Your commitment goes beyond your involvement with Malaika.
One of the biggest challenges as a scientist from the Congo is the responsibility to speak out when human dignity is under attack. Since I graduated from high school, my country went through one of the worst wars of recent times followed by permanent insecurity and instability. That war and its aftermath have been characterized by the use of rape as a weapon of war. The body of our mothers and sisters became part of the battlefield. Dr Denis Mukwege, who is also a ULB alumnus, and globally known as the co-winner of the 2018 Noble Peace Prize, has been very vocal about this tragedy. My motivation to put women at the center of my scientific outreach activities in the Congo is also based on the history of abuse of women we have seen in our country. When you are a scientist from the Congo, on top of your research and academic work, you systematically have to decide if you will publicly talk about justice and human rights or if you won’t.
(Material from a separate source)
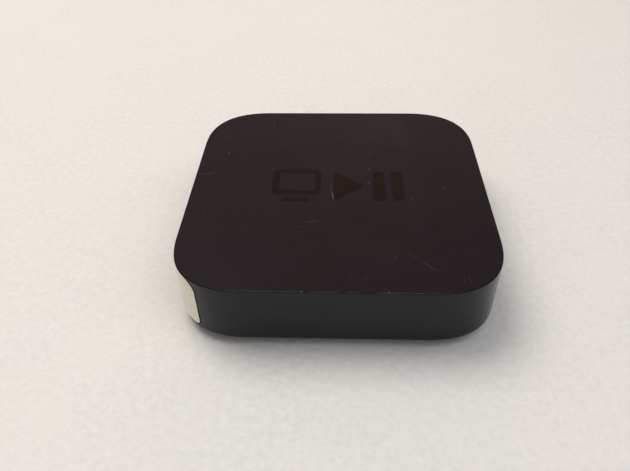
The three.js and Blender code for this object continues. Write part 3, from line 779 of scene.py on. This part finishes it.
def add_fittings(shell):
    """The inside of the shell: screw posts, rails and a thin window for the sensor, hook notches."""
    posts = []
    holes = []
    for screw, (board, count) in SCREW_BOARDS.items():
        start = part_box(board)[1].z + REST
        for number in range(1, count + 1):
            low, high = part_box(f"{screw}_{number}")
            middle = (low + high) / 2
            foot = Vector((middle.x, middle.y, start))
            ceiling = Vector((middle.x, middle.y, CEILING + 0.3 * MM))
            posts.append(add_rod("post", "z", POST_RADIUS, foot, ceiling))
            below = foot - Vector((0, 0, 1 * MM))
            above = ceiling - Vector((0, 0, 2 * MM))
            holes.append(add_rod("hole", "z", PILOT_RADIUS, below, above, 20))
    low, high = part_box("sensor_board")
    rails = [
        add_block(
            "rail",
            (start, CASE_LOW.y + WALL - RUN_IN, low.z - 0.5 * MM),
            (start + RAIL_THICK, high.y + 1 * MM, CEILING + RUN_IN),
        )
        for start in (low.x - RAIL_GAP - RAIL_THICK, high.x + RAIL_GAP)
    ]
    combine(shell, [*posts, *rails], "UNION")
    window = add_block(
        "window",
        (low.x - REST, CASE_LOW.y + WINDOW_THICK, low.z),
        (high.x + REST, CASE_LOW.y + WALL + 0.2 * MM, high.z),
    )
    notch_half = HOOK_HALF + 0.5 * MM
    notch_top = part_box("bottom_cover")[1].z + 0.3 * MM
    notch = add_block(
        "notch",
        (-notch_half, CASE_HIGH.y - WALL - 1 * MM, LEDGE + 1 * MM),
        (notch_half, HOOK_OUTER + BARB_REACH + NOTCH_GAP, notch_top),
    )
    combine(shell, [*holes, window, *on_each_side(notch)], "DIFFERENCE")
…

There are good reasons to stay silent, and there are good reasons to speak out. It is a constant struggle, and it takes a lot of mental energy to balance what you want to do based on your values and the consequences it might bring to the structures you support on the ground, and sometimes even the safety of your family. Martin Luther King Jr said: “Our lives begin to end the day we become silent about things that matter.” I personally made a choice to speak out. All the things that make me who I am require me to speak out. Many good-minded people have advised me to focus just on my equations. As an African scientist, I cannot hide behind my equations. They are not thick enough to prevent me from seeing the suffering of my people. There is a line that is drawn on the ground. This is the line of human dignity. When it is crossed, even mathematicians will leave their square roots and will speak out. As we grow the number of scientists in Africa, we need to define our moral compass and values as a community of scholars. We have to determine our responsibility toward society.